Do you realize that this is the answer to your problem, any problem? This is the way to overcome any obstacle, any problem. If you think this is overblown, you are like Naaman in his chariot racing away from the very thing that he longed for. But you think, ‘it couldn’t be so simple.’
Unbelievers are not the only ones who think this message is too simple. Christians can fall into this trap just as easily. When I first became a believer I reveled in the Gospel message. It brought me such delight and I would find myself overwhelmed with emotion when I thought on what God did for me through the cross. But as I grew older and ‘deeper’ in my faith I began to think, ‘Okay, I get the Gospel, but now it’s time to really plumb the depths of faith. I need to begin to focus on more substantial matters of faith.
I began to read books, go on retreats, and constantly sought the next spiritual high or mountaintop experience. And after awhile, I became immune even to them. What’s next? I thought. I had lost sight of the Gospel. I had lost sight of the fact that ‘Jesus Christ came into the world to save sinners’ was not just a starting point, but it was the point. It was not just the beginning, but the beginning and the end, the Alpha and Omega. I was a well-intentioned Naaman who sought spiritual truth, but thought it must be found in the complex and in the intellectual.
While going through this stage of faith, I happened to stumble upon, or rather God threw me upon, one of Spurgeon’s sermons on this very text:
“I am somewhat myself in the position of [Elisha], when Naaman, the Syrian, came dashing up with his horses and with his chariot, and stood at the door of the house of the prophet. There are before me in this house, I fear, many who are spiritually diseased. Your motive for coming up to this assembly should be to hear the gospel, and to discover the remedy by which your spiritual disease may be removed. But what, let me ask, are really the thoughts that occupy your minds? I can suppose that you are looking for different things from me. One, perhaps, imagines that something will be said odd and strange that shall provoke a smile: another imagines that I shall labor to make some display of elocution and speak tender words softly, like flakes of feathered snow melting as they fall, and so draw forth the silent, graceful tear. When both of these are alike disappointed, you will probably say to yourselves, “Well, it is only the old story we used to hear when we went to the Sunday-school; it is just what we have listened to Sunday after Sunday, till we turn away [overstuffed] with it. It is, believe in Jesus Christ and live; there is nothing fresh or new to stimulate our intellect; nothing original to whet our curiosity. In whatever shape the preacher puts it, whatever illustrations he uses to enforce it, it comes to just what we have always heard — ’believe and live.’“
Naaman believed and it was reckoned to him as righteousness. Before you go to bed tonight, open up your Bible and read verses 15-19 of 2 Kings chapter 5. See the changed in Naaman’s life. He has not just been healed of leprosy he has been made clean by grace and now understands that what he once thought was too simple was not only his salvation, but contained a message so deep that it is hard to comprehend; it ought to overwhelm you-God’s great love for those in need of rescue. God sees through the exterior of our lives and looks at our hearts and says, that is what I want. That is what I am going to make right. That is what I am going to save. You can keep your horses and chariots, your money, your title, your pride, your ego – I want you.
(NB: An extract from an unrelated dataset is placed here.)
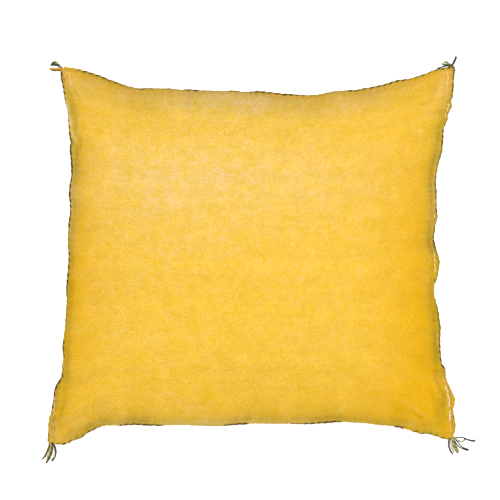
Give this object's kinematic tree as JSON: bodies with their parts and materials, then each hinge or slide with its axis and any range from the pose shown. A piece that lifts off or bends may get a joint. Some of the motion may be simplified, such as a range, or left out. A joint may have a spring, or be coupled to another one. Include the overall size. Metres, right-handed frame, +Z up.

Whether you are the unbeliever who finds the message too simple and therefore turns to find an answer more stimulating or you are the Christian who has lost sight of the power of this life-changing message, know this: ‘There is a fountain filled with blood, drawn from Emmanuel’s veins and sinners plunged beneath that flood lose all their guilty stains.’
A simple message, the Gospel, but the only thing that has power to transform and cleanse.